Reality and fantasy square off in a slick, sexy romantic comedy about a brother whose addiction to porn films creates stumbling blocks in his budding relationship with a flesh-and-blood babe. Good-looking leads and gamey humor should click with urban audiences, especially as a home entertainment title.
Reality and fantasy square off in “Love, Sex & Eating the Bones,” a slick, sexy romantic comedy about a brother whose addiction to porn films creates stumbling blocks in his budding relationship with a flesh-and-blood babe. Winner of the Toronto fest’s City-TV award for best Canadian first feature, writer-director Sudz Sutherland’s entertaining debut could be tighter and faster. But its good-looking leads and gamey humor should click with urban audiences, especially as a home entertainment title.
An aspiring photographer paying the rent with a security guard job, Michael (Hill Harper) dreams of a fulfilling relationship but gets more intimate with his video remote than with real women. A regular customer at adult store Pornucopia, he spends his nights drooling over sex amazon Lisette (Marieka Weathered), whose finest moment was in a “Cum-Fu” action epic. Jasmine (Marlyne N. Afflack) is a market research executive who has chosen celibacy in the wake of a bad relationship.
When the two meet in a Laundromat, the chemistry is evident, but both characters have set up protective barriers that get in the way of their emotional connection.
Jasmine overcomes her resistance on the third date, and is willing to bed Michael, but his obsession with pornography makes the real deal intimidating and prevents him from performing. A further obstacle surfaces in Jasmine’s roommate Peaches (Kai Soremekun), a frustrated actress working at Pornucopia, who dismisses Michael as a sleazebag. This prompts Michael to enlist fellow guard Sweets (Mark Taylor) to run romantic interference.

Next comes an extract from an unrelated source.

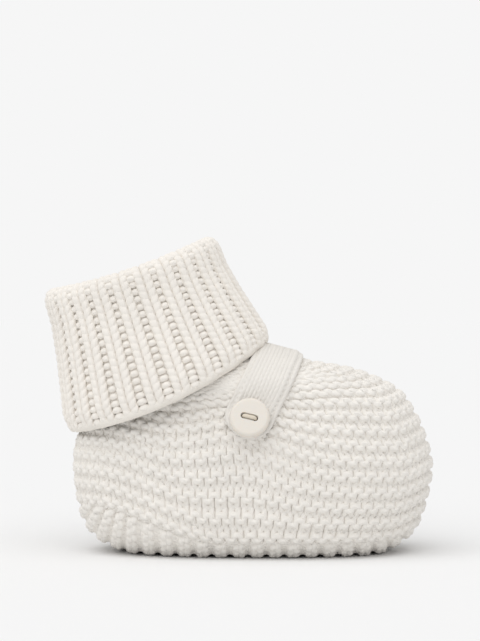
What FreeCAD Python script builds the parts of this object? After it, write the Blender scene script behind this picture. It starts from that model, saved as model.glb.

While it starts out a little heavy-handed and unsophisticated, the comedy mellows into a progressively more appealing groove. Sutherland’s script choreographs the off-again, on-again relationship a little sluggishly, but steers the couple to a credible and satisfying meeting point at which Jasmine loosens up and Michael shakes off the trappings of his immature past, allowing them to reach a new understanding.
Characters are well-defined and played with a nice balance of cool composure and sweet vulnerability by the leads. Sharp lensing and a smooth urban soundtrack make this a solid package with more edge than the usual Canadian commercial fare.